Quantum Critical End Point for the Kondo Volume Collapse Model

The Kondo volume collapse describes valence transitions in $f$-electron metals and is characterized by a line of first order transitions in the pressure-temperature phase plane terminated at critical end points. We analyze the quantum critical end point, when the lower end point is tuned to $T=0$, and determine the specific heat, thermal expansion, and compressibility. We find that the inclusion of quantum critical fluctuations leads to a novel bifurcation of the first order phase line. Finally, we show that critical strain fluctuations can cause both, superconductivity and non-Fermi liquid behavior near the critical point.

Figure 1

Pressure-temperature phase diagram for the KVC model for different values of the bare bulk modulus $B$ from the slave boson theory (see text). The main figure includes critical fluctuations; the inset is the mean field result.
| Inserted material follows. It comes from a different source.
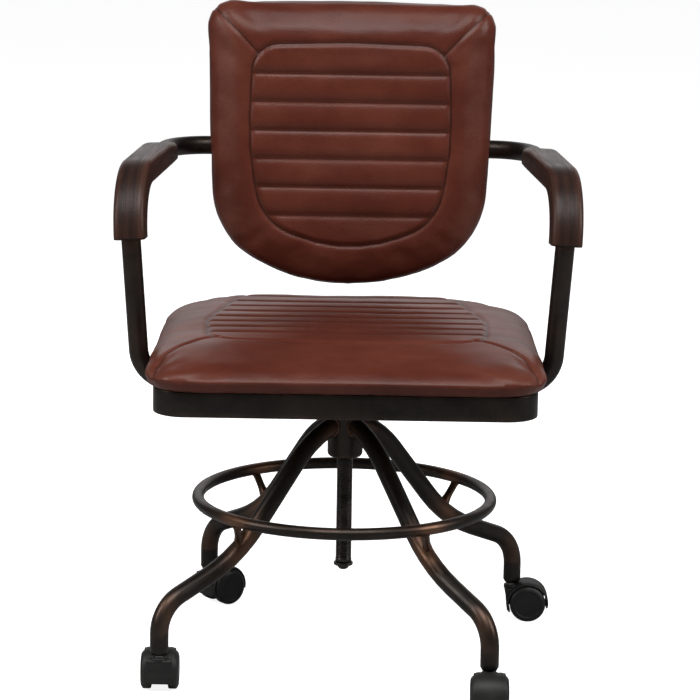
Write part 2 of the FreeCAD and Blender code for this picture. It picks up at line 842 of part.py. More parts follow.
def cut_channels(solid, half, first, pitch, count, face_at):
    """Press straight sewn channels into a cushion's face."""
    radius = size("channel_radius").value
    lift = radius - size("channel_depth").value
    for index in range(int(count.value)):
        place_y = (first + pitch * index).value
        start = FreeCAD.Vector(-half.value, place_y, face_at.value + lift)
        rod = Part.makeCylinder(radius, 2 * half.value, start, FreeCAD.Vector(1, 0, 0))
        solid = solid.cut(rod)
    return solid


# Seat cushion: crowned, drawn in at the foot and over the front, with channels across it
cushion_bottom = frame_top + size("soft_gap")


def cushion_corners(side, front, rear):
    """The seat cushion's outline, drawn in at the sides, at the front and at the rear."""
    corner = size("cushion_corner") - side * 0.4
    rear_corner = size("cushion_rear_corner") - side * 0.5
    back_edge = size("cushion_rear") - rear
    return [
        (size("cushion_rear_half") - side, back_edge, rear_corner),
        (-size("cushion_rear_half") + side, back_edge, rear_corner),
        (-size("cushion_half") + side, -size("cushion_front") + front, corner),
        (size("cushion_half") - side, -size("cushion_front") + front, corner),
    ]


cushion_steps = [
    (0.0, 14, 16, 14), (0.18, 4, 5, 4), (0.38, 0, 0, 0), (0.6, 5, 12, 4), (0.78, 17, 40, 12), (0.91, 38, 82, 24),
    (1.0, 74, 128, 44),
]
cushion_wires = []
for share, side, front, rear in cushion_steps:
    height = cushion_bottom + size("cushion_height") * share
    cushion_wires.append(closed_wire(cushion_corners(as_size(side), as_size(front), as_size(rear)), height))
cushion = Part.makeLoft(cushion_wires, True)
cushion = cut_channels(
    cushion, size("seat_panel_half"), -size("seat_channel_first"), size("seat_channel_pitch"),
    size("seat_channel_count"), cushion_bottom + size("cushion_height"),
)
parts.append(plain_feature("seat_cushion", cushion))

# Arm tube: one bent tube behind the back, along both arms and down to the seat frame
arm_radius = size("arm_tube_diameter") / 2
arm_bore_radius = arm_radius - size("tube_wall")
arm_level = seat_level + size("arm_rise")
arm_low = seat_level + size("arm_low_rise")


def rounded_path(points, radii):
    """An open wire through points in space, with its inner corners rounded."""
    starts, ends, arcs = round_corners(points, radii, False)
    edges = []
    for index in range(len(points) - 1):
        edges.append(Part.LineSegment(starts[index], ends[index + 1]).toShape())
        if index + 1 in arcs:
            edges.append(Part.Arc(*arcs[index + 1]).toShape())
    return Part.Wire(edges)


def sweep_circle(wire, radius):
    """A round bar along a wire."""
    first = wire.Edges[0]
    start = first.valueAt(first.FirstParameter)
    ahead = first.tangentAt(first.FirstParameter)
    circle = Part.Wire(Part.makeCircle(radius.value, start, ahead))
    return wire.makePipeShell([circle], True, False)


right_points = [
    (size("arm_rear_half"), size("arm_rear"), arm_level, size("arm_rear_radius")),
    (size("arm_front_half"), -size("arm_front"), arm_level, size("arm_front_radius")),
    (size("arm_low_half"), -size("arm_low_front"), arm_low, size("arm_low_radius")),
    (frame_half - 40, -size("arm_low_front"), arm_low, as_size(0)),
]
left_points = [(-x, y, z, radius) for x, y, z, radius in reversed(right_points)]
all_points = left_points + right_points
arm_wire = rounded_path(
    [vector(x, y, z) for x, y, z, radius in all_points],
    [radius.value for x, y, z, radius in all_points],
)
frame_block = Part.makeBox(
    size("seat_width").value, size("seat_width").value, size("frame_height").value * 2,
    vector(-frame_half, -frame_half, seat_level - size("frame_height") / 2),
)
arm_solid = sweep_circle(arm_wire, arm_radius)
arm_tube = arm_solid.cut(sweep_circle(arm_wire, arm_bore_radius)).cut(frame_block)

# Arm pads: dark wood saddles over the arms, grooved below and bent down over the front bends
pad_solids = {}
screw_sets = []
for label, side in (("armrest_right", 1), ("armrest_left", -1)):
    rear, front, low = [vector(x * side, y, z) for x, y, z, radius in right_points[:3]]
    along = unit(front - rear)
    down = unit(low - front)
    outward = unit(along * down.dot(along) - down)
    across = along.cross(outward)
    begin = rear + along * size("pad_start").value
    pad_wire = rounded_path([begin, front, low], [0, size("arm_front_radius").value, 0])
    pad_wire = Part.Wire(pad_wire.Edges[:2])

    def section(corners):
        """A closed wire across the arm, from (across, outward, rounding)."""
        points = [begin + across * x.value + outward * y.value for x, y, radius in corners]
        starts, ends, arcs = round_corners(points, [radius for x, y, radius in corners], True)
        edges = []
        for index in range(len(points)):
            after = (index + 1) % len(points)
            edges.append(Part.LineSegment(starts[index], ends[after]).toShape())
            if after in arcs:
                edges.append(Part.Arc(*arcs[after]).toShape())
        return Part.Wire(edges)

    half = size("pad_width") / 2
    corner = size("pad_corner").value
    outer = section([
        (half, -size("pad_below"), corner / 2),
        (half, size("pad_above"), corner),
        (-half, size("pad_above"), corner),
        (-half, -size("pad_below"), corner / 2),
    ])
    slot = section([
        (arm_radius, -size("pad_width"), 0),
        (arm_radius, as_size(0), 0),
        (-arm_radius, as_size(0), 0),
        (-arm_radius, -size("pad_width"), 0),
    ])
    saddle = pad_wire.makePipeShell([outer], True, False)
    saddle = saddle.cut(pad_wire.makePipeShell([slot], True, False)).cut(arm_solid)
    end_level = arm_level - size("pad_drop")
    reach = size("pad_width").value * 4
    below_end = Part.makeBox(reach, reach, reach, vector(front.x - reach / 2, front.y - reach / 2, end_level - reach))
    taper_top = size("pad_above").value
    aside = across * size("pad_width").value
    edge_a = begin + outward * (taper_top - size("pad_taper").value) - aside
    edge_b = begin + outward * (taper_top + size("pad_taper").value) - aside
    edge_c = begin + outward * (taper_top + 0.01) + along * size("pad_taper_length").value - aside
    wedge = Part.Face(Part.makePolygon([edge_a, edge_b, edge_c, edge_a])).extrude(aside * 2)
    saddle = saddle.cut(below_end).cut(wedge)

    for step in (0, 1):
        spot = size("pad_screw_first") + size("pad_screw_spacing") * step
        under = begin + along * spot.value - outward * arm_radius.value
        head_base = under - outward * size("pad_screw_head_height").value
        length = size("pad_screw_head_height") + size("arm_tube_diameter") + size("pad_screw_bite")
        shank = Part.makeCylinder(size("pad_screw_diameter").value / 2, length.value, head_base, outward)
        head = Part.makeCylinder(
            size("pad_screw_head").value / 2, size("pad_screw_head_height").value, head_base, outward
        )
        screw_sets.append(head.fuse(shank))
        saddle = saddle.cut(shank)
        arm_tube = arm_tube.cut(shank)
    pad_solids[label] = saddle

parts.append(plain_feature("arm_tube", arm_tube))
for label, saddle in pad_solids.items():
    parts.append(plain_feature(label, saddle))
parts.append(plain_feature("armrest_screws", Part.makeCompound(screw_sets)))

# Back: every piece is drawn flat (x across, y up the back, z towards the sitter) and
# stands round the rear run of the arm tube, reclined about that tube
back_base = (0, size("arm_rear"), arm_level)
back_turn = FreeCAD.Rotation(FreeCAD.Vector(1, 0, 0), 90 - size("back_recline").value)
cover_low = arm_radius
board_low = cover_low + size("back_cover_thickness")
padding_low = board_low + size("soft_gap")
padding_top = board_low + size("back_board_thickness") + size("back_cushion_thickness")


def back_corners(inset):
    """The back's outline, drawn in all round by inset."""
    top = size("back_above") - inset
    corner = size("back_corner") - inset * 0.6
    low_half = size("back_low_half") - inset
    low = -size("back_low_corner") + inset * 0.6
    low_radius = size("back_low_radius") - inset
    return [
        (size("back_half") - inset, top, corner),
        (-size("back_half") + inset, top, corner),
        (-low_half, low, low_radius),
        (as_size(0), -size("back_bottom_corner") + inset * 1.13, size("back_bottom_radius") - inset),
        (low_half, low, low_radius),
    ]


clamp_wall = arm_radius + size("clamp_strap")
back_spots = []
for side in (-1, 1):
    for step in (-1, 1):
        for up in (-1, 1):
            across = size("clamp_offset") * side + size("clamp_screw_offset") * step
            back_spots.append((across, (clamp_wall + size("clamp_ear") / 2) * up))
clamp_screw_radius = size("clamp_screw_diameter") / 2
clamp_face = arm_radius - size("clamp_strap")
screw_tip = clamp_face + size("clamp_screw_length")

cover_thickness = size("back_cover_thickness")
back_sheets = (
    ("back_cover", cover_low, cover_thickness, size("back_cover_inset"), cover_thickness),
    ("back_board", board_low, size("back_board_thickness"), size("back_board_inset"), screw_tip - board_low),
)
for label, low, thickness, inset, bite in back_sheets:
    sheet_body = new_body(label, back_base, back_turn)
    outline = new_sketch(sheet_body, "XY_Plane", label + "_outline", low)
    add_outline(outline, back_corners(inset))
    pad(sheet_body, outline, thickness, label + "_sheet")
    drilled = new_sketch(sheet_body, "XY_Plane", label + "_holes", low)
    for spot in back_spots:
        add_circle(drilled, *spot, clamp_screw_radius)
    hole = sheet_body.newObject("PartDesign::Pocket", label + "_drilled")
    hole.Profile = drilled
    hole.Reversed = True
    hole.Length = bite.value
    hole.setExpression("Length", bite.text)
    parts.append(sheet_body)

padding_steps = [
    (0.0, 11), (0.1, 5), (0.28, 1), (0.46, 0), (0.66, 3), (0.82, 10), (0.94, 24), (1.0, 46),
]
padding_wires = []
for share, inset in padding_steps:
    height = padding_low + (padding_top - padding_low) * share
    padding_wires.append(closed_wire(back_corners(as_size(inset)), height))
padding = Part.makeLoft(padding_wires, True)
recess = Part.Face(closed_wire(back_corners(size("back_board_inset") - size("soft_gap")), padding_low - 1))
recess_depth = size("back_board_thickness") + 1
padding = padding.cut(recess.extrude(vector(0, 0, recess_depth)))
padding = cut_channels(
    padding, size("back_panel_half"), size("back_channel_top"), -size("back_channel_pitch"),
    size("back_channel_count"), padding_top,
)
back_cushion = plain_feature("back_cushion", padding)
place(back_cushion, back_base, back_turn)
parts.append(back_cushion)

for label, side in (("back_clamp_left", -1), ("back_clamp_right", 1)):
    clamp = new_body(label, (size("clamp_offset") * side, *back_base[1:]), back_turn)
    profile = new_sketch(clamp, "YZ_Plane", label + "_profile")
    ear = clamp_wall + size("clamp_ear")
    add_outline(profile, [
        (ear, arm_radius, 0),
        (arm_radius, arm_radius, 0),
        (arm_radius, -arm_radius, arm_radius - 0.05),
        (-arm_radius, -arm_radius, arm_radius - 0.05),
        (-arm_radius, arm_radius, 0),
        (-ear, arm_radius, 0),
        (-ear, clamp_face, 0),
        (-clamp_wall, clamp_face, 0),
        (-clamp_wall, -clamp_wall, clamp_wall - 0.05),
        (clamp_wall, -clamp_wall, clamp_wall - 0.05),
        (clamp_wall, clamp_face, 0),
        (ear, clamp_face, 0),
    ])
    pad(clamp, profile, size("clamp_width"), label + "_strap", both_ways=True)
    drilled = new_sketch(clamp, "XY_Plane", label + "_holes")
    for step in (-1, 1):
        for up in (-1, 1):
            add_circle(
                drilled, size("clamp_screw_offset") * step,
                (clamp_wall + size("clamp_ear") / 2) * up, clamp_screw_radius,
            )
    pocket_through(clamp, drilled, label + "_drilled")
    parts.append(clamp)

back_screws = []
for across, up in back_spots:
    low = clamp_face - size("clamp_screw_head_height")
    head = Part.makeCylinder(
        size("clamp_screw_head").value / 2, size("clamp_screw_head_height").value, vector(across, up, low)
    )
    shank = Part.makeCylinder(
        clamp_screw_radius.value, size("clamp_screw_length").value, vector(across, up, clamp_face)
    )
    back_screws.append(head.fuse(shank))
screws = plain_feature("back_screws", Part.makeCompound(back_screws))
place(screws, back_base, back_turn)
parts.append(screws)

doc.recompute()
for item in doc.Objects:
    if "Invalid" in item.State or "Error" in item.State:
        raise RuntimeError(f"{item.Label} did not rebuild: {item.State}")
os.makedirs("parts", exist_ok=True)
for item in parts:
    if item.Shape.isNull() or not item.Shape.isValid():
        raise RuntimeError(f"{item.Label} has no valid shape")
    item.Shape.exportStep(f"parts/{item.Label}.step")
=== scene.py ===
import math

import bmesh
import bpy
from mathutils import Matrix, Vector, noise


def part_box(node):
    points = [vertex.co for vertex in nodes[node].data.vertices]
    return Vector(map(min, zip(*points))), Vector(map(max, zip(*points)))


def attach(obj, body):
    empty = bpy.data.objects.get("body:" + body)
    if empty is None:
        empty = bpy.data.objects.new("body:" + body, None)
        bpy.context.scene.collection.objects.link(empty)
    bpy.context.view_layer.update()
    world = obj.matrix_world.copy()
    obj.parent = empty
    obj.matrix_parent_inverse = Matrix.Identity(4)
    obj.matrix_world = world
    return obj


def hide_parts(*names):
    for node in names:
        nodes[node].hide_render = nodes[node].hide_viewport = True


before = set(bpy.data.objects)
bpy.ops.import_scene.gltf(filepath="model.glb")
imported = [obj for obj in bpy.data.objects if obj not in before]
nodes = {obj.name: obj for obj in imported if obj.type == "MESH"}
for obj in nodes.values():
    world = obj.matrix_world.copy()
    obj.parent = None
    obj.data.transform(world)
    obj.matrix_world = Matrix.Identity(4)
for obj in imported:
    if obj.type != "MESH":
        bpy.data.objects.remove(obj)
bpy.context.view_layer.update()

legs = ("rear_right", "rear_left", "front_left", "front_right")

# The camera stands where the photograph was taken: four and a half metres in front, 1.35 metres
# above the floor, with a long lens, tipped down by 11.7 degrees and rolled by about one.
camera_data = bpy.data.cameras.new("camera")
camera_data.lens = 177.79
camera_data.sensor_width = 36.0
camera = bpy.data.objects.new("camera", camera_data)
bpy.context.scene.collection.objects.link(camera)
camera.matrix_world = (
    Matrix.Translation((0.0093, -4.5, 1.349))
    @ Matrix.Rotation(math.radians(0.06), 4, "Z")
    @ Matrix.Rotation(math.radians(90 - 11.67), 4, "X")
    @ Matrix.Rotation(math.radians(0.9), 4, "Z")
)
bpy.context.scene.camera = camera
bpy.context.scene.view_settings.view_transform = "Standard"

# The studio: a white paper floor under a white sky, one wide soft lamp above and in front, two
# tall ones at the sides that draw the long lights on the tubes, and a weak wide one behind.
world = bpy.data.worlds.new("studio")
world.use_nodes = True
bpy.context.scene.world = world


def add_node(tree, kind, **values):
    """A shader or geometry node, with its inputs set by name and other settings by property."""
    node = tree.nodes.new(kind)
    for key, value in values.items():
        if hasattr(node, key) and key not in node.inputs:
            setattr(node, key, value)
        else:
            node.inputs[key.replace("_", " ")].default_value = value
    return node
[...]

Solid ($B=B^{*}$) and dashed ($B\ne B^{*}$) lines represent first order transitions from a low $T_K$ phase, to the left of the line, to a high $T_K$ phase, to the right of the line (this is for Ce alloys; the reverse would be true for Yb ones). The open and solid circles indicate critical end points for $T>0$ and $T=0$, respectively. The inclusion of fluctuations causes the first order line to “bifurcate.” The lower line then terminates at a quantum critical end point for $B=B^{*}$. We show results for increasing $B$ from left to right: $B/B^{*}=0.96$, 0.9683, 0.98, 0.99, 1, and 1.015 (main figure); $B/B^{*}=0.96$, 1, and 1.015 (inset).

Figure 2

Slave boson mean field results for the strain dependence of the Gibbs free energy. A double minima indicates the presence of a first order transition. For $B=B^{*}$ and $T=0$, the double minima collapse to a single one, indicating the presence of a quantum critical end point. For $B<B^{*}$ (inset), the transition is always first order.